You could say the University of Hawaii football team got the ultimate hangover cure in the UC Davis Aggies.
But coach Greg McMackin chose not to do that. "That was a good football team we played," he said, after the Warriors scored seven unanswered touchdowns in the first half and cruised to a 56-14 win Saturday.
If that was a good football team, then Hawaii should go straight to the Super Bowl
"I’d like to give our team credit for playing a good football game," McMackin continued.
I do agree with that. After two rough road losses, the Warriors performed with renewed energy and solid execution, dispatching the Aggies with brutal efficiency.
Of course, it helped that the UC Davis players, who compete in the smaller-school Football Championship Subdivision, are about as talented as the UH second-stringers.
But UNLV — which upset Hawaii 40-20 last week — isn’t much better. That was proven by Southern Utah’s 41-16 clobbering of the Rebels earlier Saturday. Southern Utah also is an FCS team, and therefore supposedly inferior to Football Bowl Subdivision teams such as UNLV and Hawaii.
WHAT DOES THIS say about the now 2-2 Warriors as they head for Ruston, La., and their WAC farewell tour — and as the preseason favorites to win the league championship?
By the fourth game of a college football season, you can usually get a read on a team. There should be enough information to tell if your preseason expectations are in line with reality or not.
But this group is still a puzzle. It opened with a solid win at home and then lost two on the road: one it could have won if it didn’t fall behind 21-0 in the first quarter, and then another that it kicked away with early turnovers and other assorted poor execution.
Then Saturday’s bounce-back. You’d like to call the 49-0 first half a coming of age for the Warriors, but you really can’t, considering the level of the opposition.

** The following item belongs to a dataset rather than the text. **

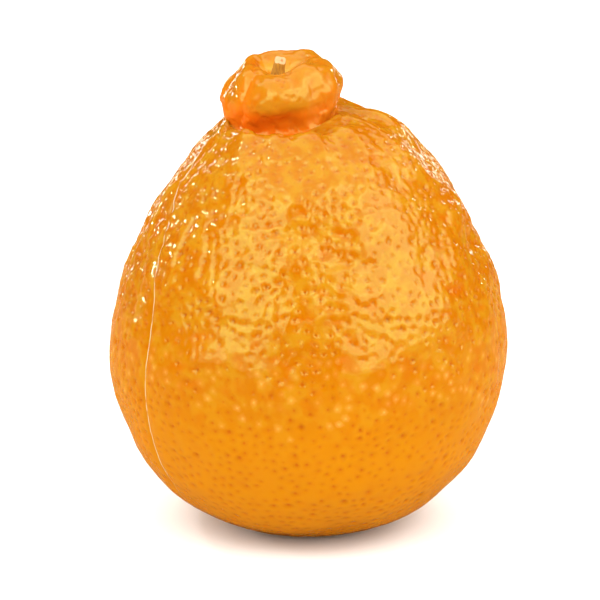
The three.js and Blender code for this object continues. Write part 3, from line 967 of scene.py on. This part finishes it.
def rind_material(settings):
    """Waxy orange rind with fine mottling. Painted shade deepens it in the hollows, the folds and
    under the knob, the pits are deeper in their own tint and in painted shade, painted light
    brightens the foot and the stem pit, and painted highlights make the specks and the seam's pale
    line."""
    maker = MaterialMaker("waxy_rind")
    patches = maker.group(mottle_group(), Patches_per_metre=70.0, Detail=3.0, From=0.3, To=0.7)
    flecks = maker.group(mottle_group(), Patches_per_metre=280.0, Detail=2.0, From=0.42, To=0.62)
    colour = maker.mix(patches, settings.peel_colour, settings.peel_light_colour)
    colour = maker.mix(maker.math("MULTIPLY", flecks, 0.75), colour, settings.fleck_colour)
    # Painted light: brighter round the foot, for the light bounced up from the floor
    low = maker.attribute("low")
    colour = maker.mix(low, colour, settings.foot_bounce_light_colour)
    colour = maker.mix(maker.attribute("knob"), colour, settings.knob_colour)
    # Painted light in the stem pit
    colour = maker.mix(maker.attribute("well"), colour, settings.stem_pit_light_colour)
    # Painted shade in the hollows between the pebbles
    colour = maker.mix(maker.attribute("hollow"), colour, settings.hollow_shade_colour)
    # Darker in the pits: the glands' own tint and painted shade
    pit = maker.math("MULTIPLY", maker.attribute("pit"), 0.9, clamp=True)
    colour = maker.mix(pit, colour, settings.pit_tint_and_shade_colour)
    # Painted highlight on the glands that stand out
    colour = maker.mix(maker.attribute("speck"), colour, settings.speck_highlight_colour)
    # Painted shade deep in the folds and in the blotch
    fold = maker.span(maker.attribute("fold"), 0.2, 1.3, 0.0, 0.8)
    colour = maker.mix(fold, colour, settings.fold_shade_colour)
    # Painted shade under the front of the knob
    colour = maker.mix(maker.attribute("neck"), colour, settings.under_knob_shade_colour)
    # Painted highlight: the seam's pale line
    beside = maker.math("ABSOLUTE", maker.attribute("beside"))
    broken = maker.group(mottle_group(), Patches_per_metre=300.0, Detail=2.0, From=0.3, To=0.5)
    seam = maker.math("MULTIPLY", maker.span(beside, 0.05, 0.2, 1.0, 0.0), maker.attribute("seam"))
    colour = maker.mix(maker.math("MULTIPLY", seam, broken), colour, settings.seam_highlight_colour)
    maker.links.new(colour, maker.shader.inputs["Base Color"])
    gloss = maker.group(mottle_group(), Patches_per_metre=260.0, Detail=2.0, From=0.3, To=0.7)
    duller = maker.math("MULTIPLY", low, 0.03)
    roughness = maker.math("ADD", maker.span(gloss, 0, 1, 0.055, 0.1), duller)
    maker.links.new(roughness, maker.shader.inputs["Roughness"])
    maker.set(IOR=1.45, Specular_IOR_Level=0.7, Specular_Tint=(0.5, 1.0, 0.33, 1.0))
    maker.set(Subsurface_Weight=0.3, Subsurface_Radius=(1.0, 0.3, 0.05), Subsurface_Scale=0.0014)
    maker.bump(maker.group(grain_group(), Grains_per_metre=1100.0), 0.00003)
    return maker.material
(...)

Many of the UH offensive starters didn’t play in the second half (Bryant Moniz had reached his pitch count with seven first-half touchdown passes). At least they did the Aggies the courtesy of remaining in uniform. Remember 2007 against Northern Colorado?
PERHAPS THIS was a springboard for better things — or at least a purging of the negatives of the previous two games. In the first half it seemed the Warriors were intent on scoring a point for each one of the 28,268 fans we were told were in attendance.
This was OC Sports’ first UH football game. It will be rerun many, many times in the next few weeks, if we’re to judge by the volleyball and soccer telecasts. That’s a nice bonus for UH fans.
Check out the eye-popping stats, savor the fact that so many of the back-ups got playing time.
Enjoy this one.
But the road ahead is uncertain.
"It was a good confidence booster," defensive tackle and captain Vaughn Meatoga said. "But when you get to league play it’s a whole different thing. Anybody can beat anybody in the league, so we really have to focus."